Wind power has inherent variability across a wide range of scales due to atmospheric turbulence, and for power systems it is crucial to understand the power fluctuations of extended wind farms. Models for wind farm power fluctuations assume that turbines are passive probes of the atmospheric boundary layer, and they primarily focus on the impact of atmospheric turbulence. We employ Large Eddy Simulation (LES) to demonstrate that dynamic changes in thrust (CT) and power (CP) coefficients affect the coherence of velocity and power fluctuations in consecutive turbine rows. We simulated a wind farm with 28 DTU 10MW wind turbines, arranged in 7 rows and 4 columns. We consider various inflow wind speeds to examine the velocity and power coherence between turbine pairs under three scenarios: (I) a fully developed region where all turbines operate below rated power with fixed CT and CP, (II) the front row operates above-rated power while the downstream row operates below rated power, and (III) both rows operate above rated power.

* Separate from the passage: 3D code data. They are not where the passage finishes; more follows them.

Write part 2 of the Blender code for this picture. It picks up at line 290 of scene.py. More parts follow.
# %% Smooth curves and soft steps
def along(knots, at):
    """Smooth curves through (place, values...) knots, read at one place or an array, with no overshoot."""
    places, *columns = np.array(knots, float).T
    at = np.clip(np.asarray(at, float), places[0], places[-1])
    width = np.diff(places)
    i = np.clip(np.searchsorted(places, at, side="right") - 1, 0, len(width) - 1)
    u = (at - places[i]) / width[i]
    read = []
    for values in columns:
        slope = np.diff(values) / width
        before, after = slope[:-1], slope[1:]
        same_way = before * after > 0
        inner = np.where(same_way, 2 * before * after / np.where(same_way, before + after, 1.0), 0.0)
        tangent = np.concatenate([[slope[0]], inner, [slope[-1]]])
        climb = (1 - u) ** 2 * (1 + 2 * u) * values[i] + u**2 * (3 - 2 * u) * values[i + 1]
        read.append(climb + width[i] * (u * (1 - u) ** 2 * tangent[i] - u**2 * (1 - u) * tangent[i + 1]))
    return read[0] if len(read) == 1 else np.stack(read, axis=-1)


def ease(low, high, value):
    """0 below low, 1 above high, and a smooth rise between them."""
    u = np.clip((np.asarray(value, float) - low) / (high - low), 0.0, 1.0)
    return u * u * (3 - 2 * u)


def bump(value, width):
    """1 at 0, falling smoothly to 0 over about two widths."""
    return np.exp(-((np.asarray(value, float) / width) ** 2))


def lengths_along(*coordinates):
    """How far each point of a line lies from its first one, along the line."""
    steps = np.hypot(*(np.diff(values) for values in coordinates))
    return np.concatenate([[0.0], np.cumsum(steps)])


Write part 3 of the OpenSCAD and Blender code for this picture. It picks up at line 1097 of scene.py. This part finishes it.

In scenario I, the random sweeping hypothesis turbulence model by Tobin and Chamorro, JFM855, 1116-1129(2018) can effectively predict the coherence between the turbines. However, in scenario II and III, the model fails to capture the simulation results. This discrepancy arises due to the operation of above-rated turbines, with dynamically varying CT and CP, which have a distinctly different effect on the flow than turbines operating with fixed CT and CP.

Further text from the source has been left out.